Luego, era el turno de «The Dance of Eternity», un tema instrumental donde Petrucci, Myung, Rudess y Portnoy sacaban toda la artillería, brindando lo que para mí han sido (y siguen siendo) los seis minutos más asombrosos y virtuosos que he escuchado. Y qué decir de la transición a «One Last Time», en la que el medio tiempo sirve como una perfecta antesala a una de las canciones de mi vida: nada más y nada menos que «The Spirit Carries On».

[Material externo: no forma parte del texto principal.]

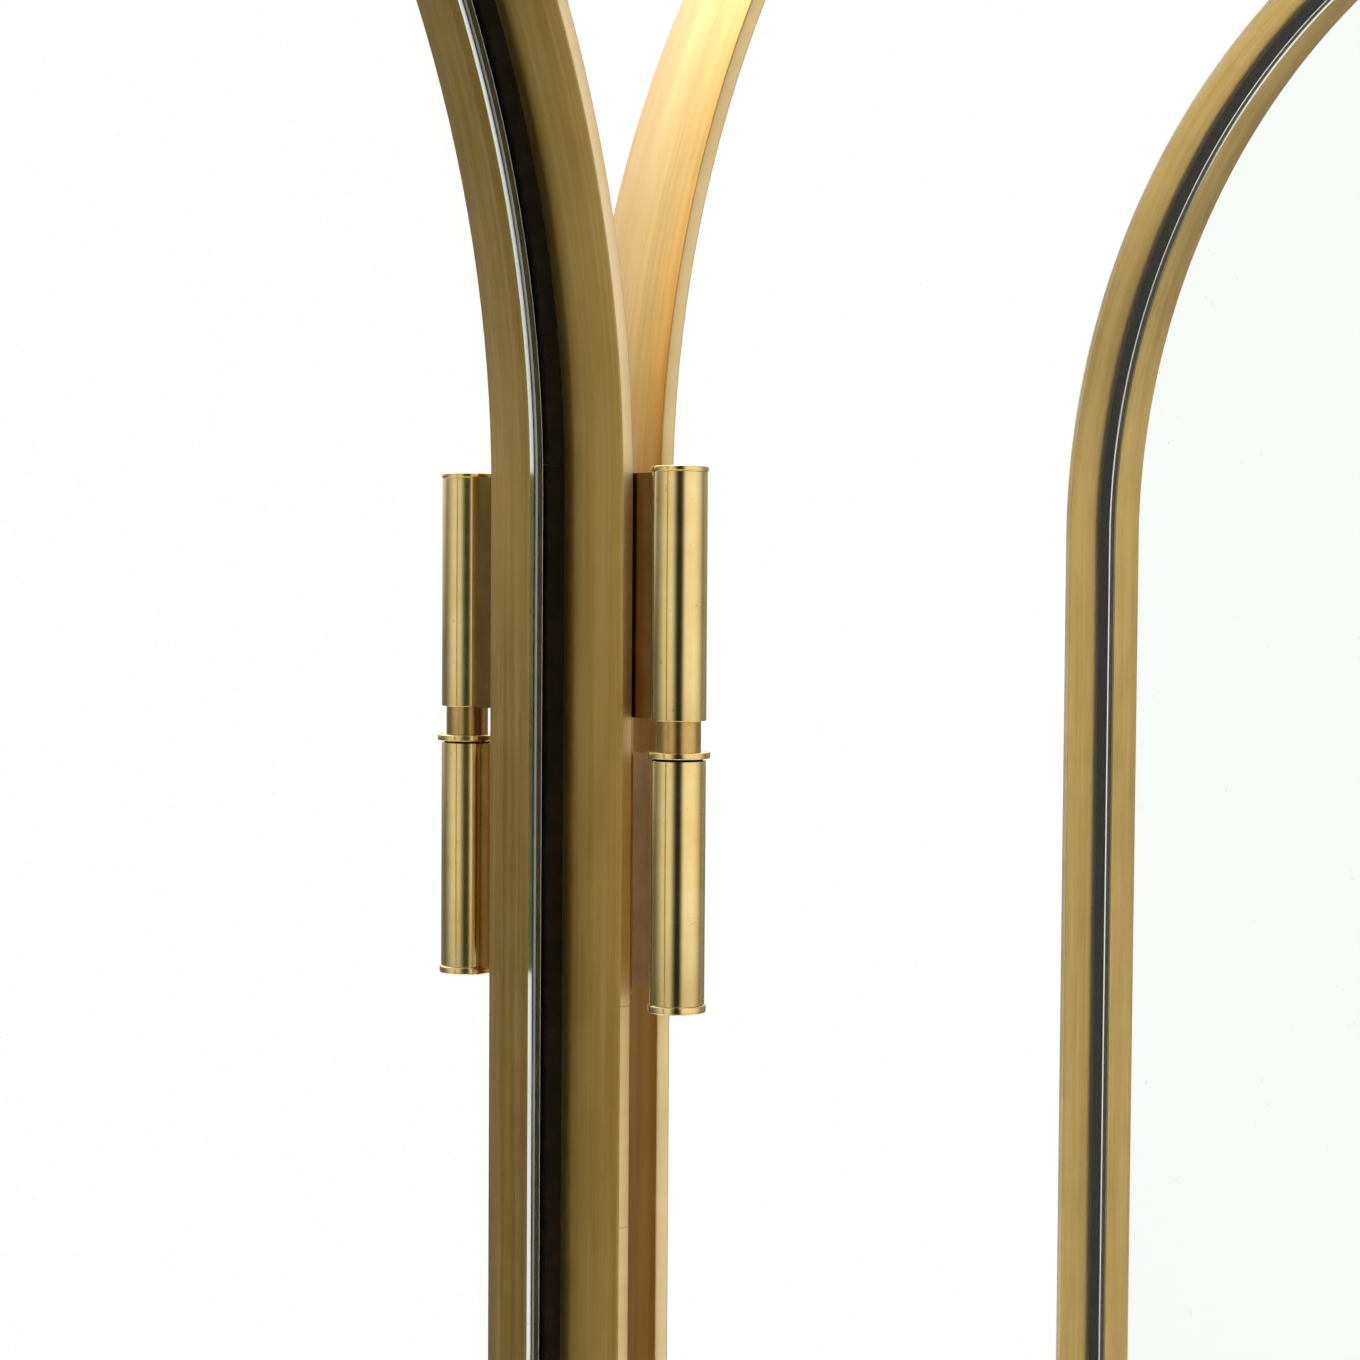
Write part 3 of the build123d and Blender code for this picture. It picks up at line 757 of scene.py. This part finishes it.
def screw_tree():
    """Slotted countersunk screws on points: each head faces out along the point's own vector and
    is turned by a random amount."""
    tree = bpy.data.node_groups.new("leaf_screws", "GeometryNodeTree")
    face = tree.interface
    face.new_socket("Geometry", in_out="INPUT", socket_type="NodeSocketGeometry")
    inputs = {}
    for name, value in SCREW_SIZES:
        socket = face.new_socket(name, in_out="INPUT", socket_type="NodeSocketFloat")
        socket.default_value = value
        inputs[name] = socket.identifier
    seed = face.new_socket("Seed", in_out="INPUT", socket_type="NodeSocketInt")
    seed.default_value = SCREW_SEED
    inputs["Seed"] = seed.identifier
    finish = face.new_socket("Material", in_out="INPUT", socket_type="NodeSocketMaterial")
    inputs["Material"] = finish.identifier
    face.new_socket("Geometry", in_out="OUTPUT", socket_type="NodeSocketGeometry")
    given = tree.nodes.new("NodeGroupInput").outputs
    head = put(tree, "GeometryNodeMeshCone", links={
        "Radius Top": given["Head Radius"], "Radius Bottom": given["Shank Radius"],
        "Depth": given["Length"]}, Vertices=HEAD_SIDES)
    down = maths(tree, "MULTIPLY", given["Length"], -1.0)
    drop = put(tree, "ShaderNodeCombineXYZ", links={"Z": down})
    seated = put(tree, "GeometryNodeTransform", links={
        "Geometry": head.outputs["Mesh"], "Translation": drop.outputs[0]})
    long_side = maths(tree, "MULTIPLY", given["Head Radius"], 3.0)
    deep_side = maths(tree, "MULTIPLY", given["Slot Depth"], 2.0)
    size = put(tree, "ShaderNodeCombineXYZ", links={
        "X": long_side, "Y": given["Slot Width"], "Z": deep_side})
    cutter = put(tree, "GeometryNodeMeshCube", links={"Size": size.outputs[0]})
    slotted = put(tree, "GeometryNodeMeshBoolean", {"operation": "DIFFERENCE"})
    tree.links.new(seated.outputs[0], slotted.inputs[0])
    tree.links.new(cutter.outputs["Mesh"], slotted.inputs[1])
    points = put(tree, "GeometryNodeMeshToPoints", links={"Mesh": given["Geometry"]})
    facing = put(tree, "GeometryNodeInputNamedAttribute", {"data_type": "FLOAT_VECTOR"},
                 Name="facing")
    aligned = put(tree, "FunctionNodeAlignRotationToVector", {"axis": "Z"},
                  {"Vector": facing.outputs["Attribute"]})
    chance = put(tree, "FunctionNodeRandomValue", {"data_type": "FLOAT"},
                 {"Seed": given["Seed"]})
    chance.inputs[2].default_value = 0.0
    chance.inputs[3].default_value = 2 * math.pi
    spin = put(tree, "ShaderNodeCombineXYZ", links={"Z": chance.outputs[1]})
    rotated = put(tree, "FunctionNodeRotateRotation", {"rotation_space": "LOCAL"},
                  {"Rotation": aligned.outputs[0], "Rotate By": spin.outputs[0]})
    placed = put(tree, "GeometryNodeInstanceOnPoints", links={
        "Points": points.outputs[0], "Instance": slotted.outputs["Mesh"],
        "Rotation": rotated.outputs[0]})
    real = put(tree, "GeometryNodeRealizeInstances", links={"Geometry": placed.outputs[0]})
    painted = put(tree, "GeometryNodeSetMaterial", links={
        "Geometry": real.outputs[0], "Material": given["Material"]})
    result = tree.nodes.new("NodeGroupOutput")
    tree.links.new(painted.outputs[0], result.inputs[0])
    return tree, inputs


def screw_places(side):
    """Local places of the screws on one side of a panel."""
    found = []
    inset = BAND_DEPTH / 2 - SCREW_INSET
    for level in LOWER:
        low, high = LOWER[level] if side < 0 else UPPER[level]
        step = (high - low - 2 * SCREW_MARGIN) / (SCREWS_PER_LEAF - 1)
        for index in range(SCREWS_PER_LEAF):
            x = side * (ARCH_RADIUS + LEAF_PROUD + HEAD_PROUD)
            found.append((x, side * inset, low + SCREW_MARGIN + step * index))
    return found


def make_screws(panel, sides, tree, inputs):
    """One mesh of all the leaf screws of a panel, made from the tree and frozen."""
    data = bpy.data.meshes.new(panel + "_slotted_screws")
    place = PLACES[panel]
    spots = [(side, spot) for side in sides for spot in screw_places(side)]
    data.from_pydata([place @ Vector(spot) for _, spot in spots], [], [])
    facing = data.attributes.new("facing", "FLOAT_VECTOR", "POINT")
    for index, (side, _) in enumerate(spots):
        facing.data[index].vector = place.to_3x3() @ Vector((side, 0, 0))
    piece = add_object(panel + "_slotted_screws", data)
    modifier = piece.modifiers.new("screws", "NODES")
    modifier.node_group = tree
    modifier[inputs["Material"]] = SCREW_BRASS
    graph = bpy.context.evaluated_depsgraph_get()
    done = bpy.data.meshes.new_from_object(piece.evaluated_get(graph))
    piece.modifiers.remove(modifier)
    piece.data = done
    bpy.data.meshes.remove(data)
    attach(piece, "panel_" + panel)
    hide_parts(panel + "_leaf_screws")


SCREW_TREE, SCREW_INPUTS = screw_tree()

for panel_name in PLACES:
    make_band(panel_name)
    make_gasket(panel_name)
    make_pane(panel_name)
    eased_copy(panel_name + "_bottom_rail", BANDS[panel_name])
    eased_copy(panel_name + "_feet", POLISHED)
    eased_copy(panel_name + "_foot_pads", PAD_RUBBER)

for panel_name, screw_sides in (("left", (1,)), ("middle", (-1, 1)), ("right", (-1,))):
    make_screws(panel_name, screw_sides, SCREW_TREE, SCREW_INPUTS)


# ---- studio ----------------------------------------------------------------------------------
FLOOR_REACH = 3.2              # from the middle of the floor to its edge
FLOOR_SOLID_TO = 1.3           # the floor starts to fade out this far from its middle
# Brightness of the room by bearing, in degrees from the viewer's place, positive to the right.
ROOM = [(-180, 0.6), (-160, 0.3), (-145, 0.22), (-113, 0.13), (-98, 0.25), (-88, 0.4),
        (-68, 0.76), (-49, 0.84), (-32, 0.84), (-24, 0.6), (-16, 0.22), (-7, 0.03), (7, 0.03),
        (14, 0.22), (22, 0.8), (30, 1.0), (68, 1.05), (88, 0.8), (108, 0.35), (130, 0.16),
        (160, 0.2), (180, 0.6)]
# The bright panel at the back: its strength by bearing, and how it comes in with height.
PANEL = [(-180, 3.0), (-150, 3.0), (-125, 2.2), (-105, 0.3), (-80, 0.0), (120, 0.0),
         (150, 1.0), (180, 3.0)]
PANEL_RISE = (-0.08, 0.85, 0.0, 1.05)
OVERHEAD = (0.35, 0.62, 0.0, 0.7)
# How the room dims towards the floor, by height.
FLOOR_FADE = (-0.6, -0.1, 0.5, 1.0)
BACKDROP = 1.05                # strength of the plain white that the lens sees


def pale_floor():
    """A plain painted floor that melts into the backdrop before its own edge."""
    mesh = bmesh.new()
    corners = ((-1, -1), (1, -1), (1, 1), (-1, 1))
    mesh.faces.new([mesh.verts.new((x * FLOOR_REACH, y * FLOOR_REACH, 0)) for x, y in corners])
    data = bpy.data.meshes.new("pale_floor")
    mesh.to_mesh(data)
    mesh.free()
    floor = add_object("pale_floor", data)
    material, tree, output = new_material("pale_floor")
    paint = put(tree, "ShaderNodeBsdfPrincipled", Base_Color=linear("#F3F2F0"), Roughness=0.7)
    where = put(tree, "ShaderNodeTexCoord").outputs["Object"]
    distance = put(tree, "ShaderNodeVectorMath", {"operation": "LENGTH"}, {0: where})
    fade = spread(tree, distance.outputs["Value"], FLOOR_SOLID_TO, FLOOR_REACH,
                  curve="SMOOTHSTEP")
    gone = put(tree, "ShaderNodeBsdfTransparent")
    mix = put(tree, "ShaderNodeMixShader", links={"Fac": fade})
    tree.links.new(paint.outputs[0], mix.inputs[1])
    tree.links.new(gone.outputs[0], mix.inputs[2])
    tree.links.new(mix.outputs[0], output.inputs[0])
    data.materials.append(material)


def studio_world():
    """A white room with dark screens beside and behind the viewer, and a bright panel high at the
    back, so that round metal shows upright stripes and the arches catch light as they turn over."""
    world = bpy.data.worlds.new("studio")
    bpy.context.scene.world = world
    world.use_nodes = True
    tree = world.node_tree
    tree.nodes.clear()
    output = tree.nodes.new("ShaderNodeOutputWorld")
    direction = put(tree, "ShaderNodeTexCoord").outputs["Generated"]

    def towards(axis):
        node = put(tree, "ShaderNodeVectorMath", {"operation": "DOT_PRODUCT"}, {0: direction})
        node.inputs[1].default_value = axis
        return node.outputs["Value"]

    bearing = maths(tree, "ARCTAN2", towards(VIEW_RIGHT), towards(-VIEW_TOWARD))
    turn = maths(tree, "ADD", maths(tree, "DIVIDE", bearing, 2 * math.pi), 0.5)
    room = ramp(tree, turn, [(0.5 + degrees / 360, grey(value)) for degrees, value in ROOM])
    height = put(tree, "ShaderNodeSeparateXYZ", links={"Vector": direction}).outputs["Z"]
    rise = spread(tree, height, *PANEL_RISE)
    overhead = spread(tree, height, *OVERHEAD, curve="SMOOTHSTEP")
    panel = ramp(tree, turn, [(0.5 + degrees / 360, grey(value)) for degrees, value in PANEL])
    raised = maths(tree, "ADD", rise, overhead)
    glow = maths(tree, "MULTIPLY", raised, panel)
    lower = spread(tree, height, *FLOOR_FADE, curve="SMOOTHSTEP")
    dimmed = maths(tree, "MULTIPLY", room, lower)
    total = maths(tree, "ADD", dimmed, glow)
    surround = put(tree, "ShaderNodeBackground", links={"Strength": total},
                   Color=linear("#FFFCF6"))
    backdrop = put(tree, "ShaderNodeBackground", Color=linear("#FEFEFD"), Strength=BACKDROP)
    path = put(tree, "ShaderNodeLightPath")
    unreflected = maths(tree, "LESS_THAN", path.outputs["Glossy Depth"], 0.5)
    through = maths(tree, "MULTIPLY", path.outputs["Is Transmission Ray"], unreflected)
    seen = maths(tree, "MAXIMUM", path.outputs["Is Camera Ray"], through)
    mix = put(tree, "ShaderNodeMixShader", links={"Fac": seen})
    tree.links.new(surround.outputs[0], mix.inputs[1])
    tree.links.new(backdrop.outputs[0], mix.inputs[2])
    tree.links.new(mix.outputs[0], output.inputs[0])


# ---- camera ----------------------------------------------------------------------------------
SENSOR = 36.0
LENS = 73.429412              # millimetres, a short telephoto for a close view
CAMERA_BACK = 0.4575          # from the near axis of the left hinge, level, to the lens
CAMERA_HEIGHT = 1.5124
CAMERA_RIGHT = 0.0002
NEAREST_SEEN = 0.01
VIEW_TURN = math.radians(22.06)
VIEW_DIP = math.radians(2.33)
VIEW_ROLL = math.radians(0.4)
VIEW_TOWARD = Vector((math.sin(VIEW_TURN), math.cos(VIEW_TURN), 0))
VIEW_RIGHT = Vector((math.cos(VIEW_TURN), -math.sin(VIEW_TURN), 0))

camera_data = bpy.data.cameras.new("camera")
camera_data.sensor_width = SENSOR
camera_data.lens = LENS
camera_data.clip_start = NEAREST_SEEN
camera = add_object("camera", camera_data)
eye = Vector((LEFT_AXIS.x, LEFT_AXIS.y, CAMERA_HEIGHT)) - VIEW_TOWARD * CAMERA_BACK
eye += VIEW_RIGHT * CAMERA_RIGHT
camera.matrix_world = (Matrix.Translation(eye)
                       @ Matrix.Rotation(-VIEW_TURN, 4, "Z")
                       @ Matrix.Rotation(math.pi / 2 - VIEW_DIP, 4, "X")
                       @ Matrix.Rotation(VIEW_ROLL, 4, "Z"))
bpy.context.scene.camera = camera

pale_floor()
studio_world()
bpy.context.scene.view_settings.view_transform = "Standard"
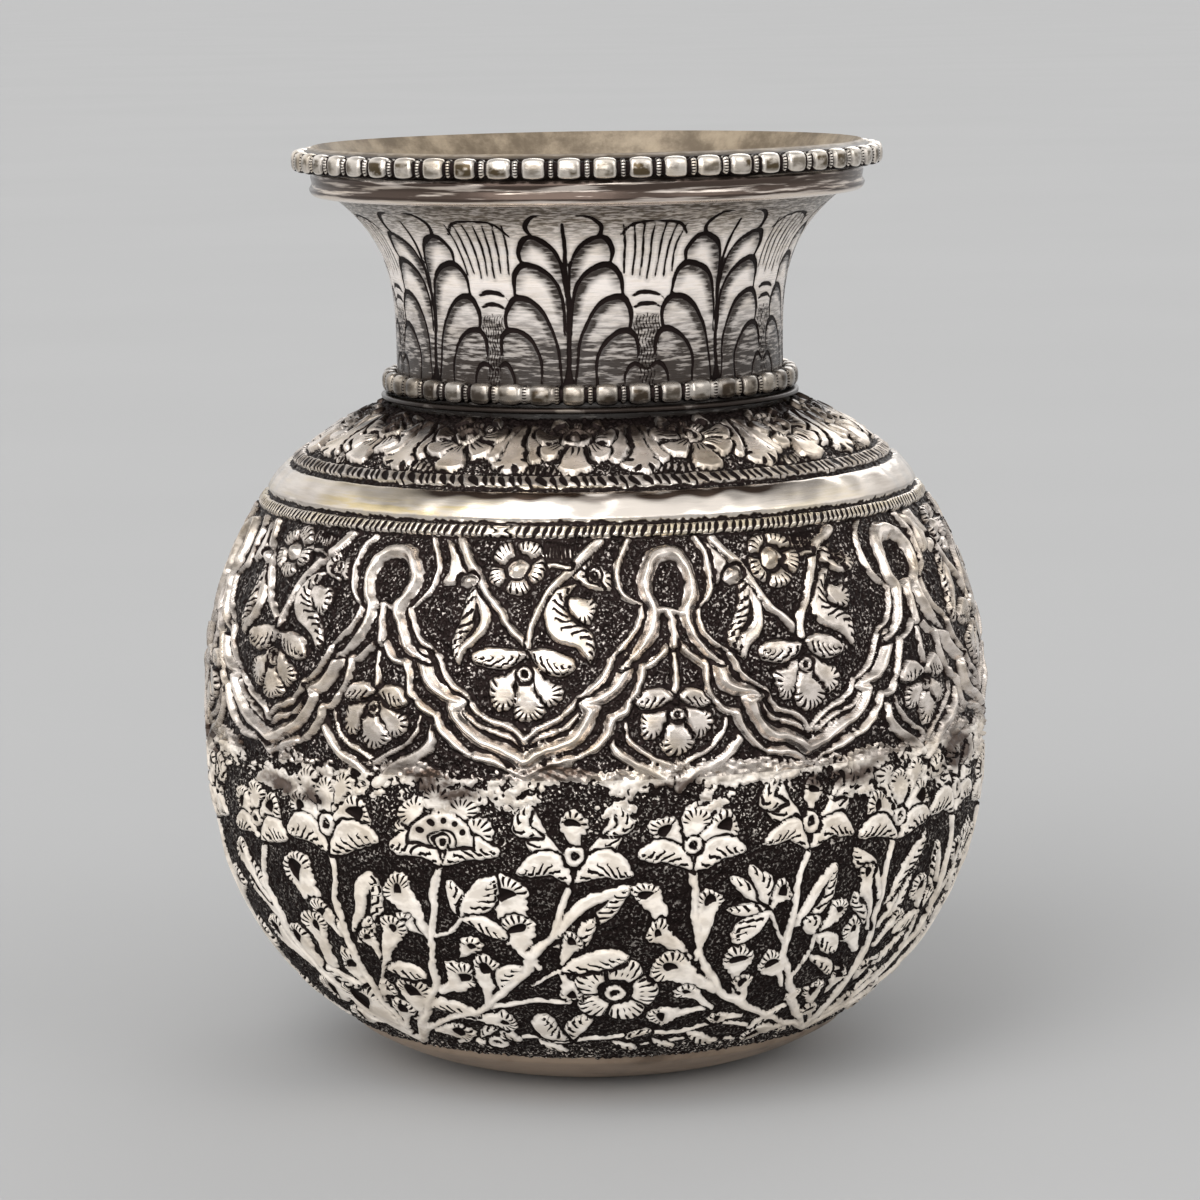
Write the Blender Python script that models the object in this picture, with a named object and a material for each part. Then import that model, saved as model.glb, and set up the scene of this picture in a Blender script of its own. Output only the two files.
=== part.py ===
"""Kalash pot: a round-bellied metal water pot with a flared neck, about 129 mm wide and 150 mm high.

The pot is an assembly of eight pieces that a metalsmith solders together:
a dished base plate, a lower bowl, an upper bowl with the shoulder, a flared neck,
a plain seat ring and a beaded ring where the neck meets the shoulder,
and a quarter-round moulding and a beaded ring round the lip.
The bowls and the base plate meet in half-lap joints, and the neck stands in the shoulder's hole.

Metres, +Z up. The origin is the centre of the flat face that the pot stands on.
"""

import math

import bmesh
import bpy

MM = 0.001

# Body of the pot, measured on its outer face. Each height is counted from the stretch below it.
BASE_FLAT_RADIUS = 20.5 * MM
BASE_EDGE_HEIGHT = 6.9 * MM
BELLY_HEIGHT = 50.5 * MM
BELLY_RADIUS = 64.4 * MM
SEAM_RISE = 5.5 * MM
BELLY_RISE = 48.9 * MM
SHOULDER_EDGE_RADIUS = 49.5 * MM
SHOULDER_RISE = 9.6 * MM

# Walls and joints. The wall of a chased shell is the sheet and its relief together.
SHELL_WALL = 2.0 * MM
LAP_WALL = 0.85 * MM
LAP_LENGTH = 3.5 * MM
JOINT_GAP = 0.3 * MM

# Neck, measured on its outer face: a straight throat, a flare and a cone up to the lip
NECK_WALL = 1.4 * MM
THROAT_RADIUS = 31.7 * MM
THROAT_LENGTH = 5.0 * MM
FLARE_LENGTH = 28.0 * MM
FLARE_SPREAD = 9.5 * MM
CONE_LENGTH = 8.0 * MM
CONE_SPREAD = 4.9 * MM
NECK_SPIGOT_LENGTH = 3.5 * MM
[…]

Recuerdo perfectamente la emoción de escuchar por primera vez esta obra maestra, y lo cierto es que aún hoy sigue ocurriéndome lo mismo. ¿Puede una canción ser perfecta? Para mí, «The Spirit Carries On» lo es. Cada nota, cada acorde, la voz, la letra, los coros, el solo (sí, EL SOLO), la parte del coro góspel, y la voz de Theresa de fondo que envuelve ese final épico… En fin, no puedo dejar de recomendaros que escuchéis la versión en vivo en Live Scenes From New York (2001) y lo valoréis por vosotros mismos.
Finalmente, llegamos a «Finally Free». En este punto del disco, estaba tan inmerso en la historia que sentía que presenciaba el asesinato en tiempo real. Es una canción de luces y sombras, donde los personajes se despiden de todos nosotros para concluir con el escalofriante «Open your eyes, Nicholas!»
Y ahora sí: ¡Feliz 25º Aniversario al que, para mí, es el disco más grande de todos los tiempos! Gracias a quienes habéis leído hasta aquí, y sobre todo, a los grandes de Science of Noise por darme el honor de escribir sobre esta obra maestra.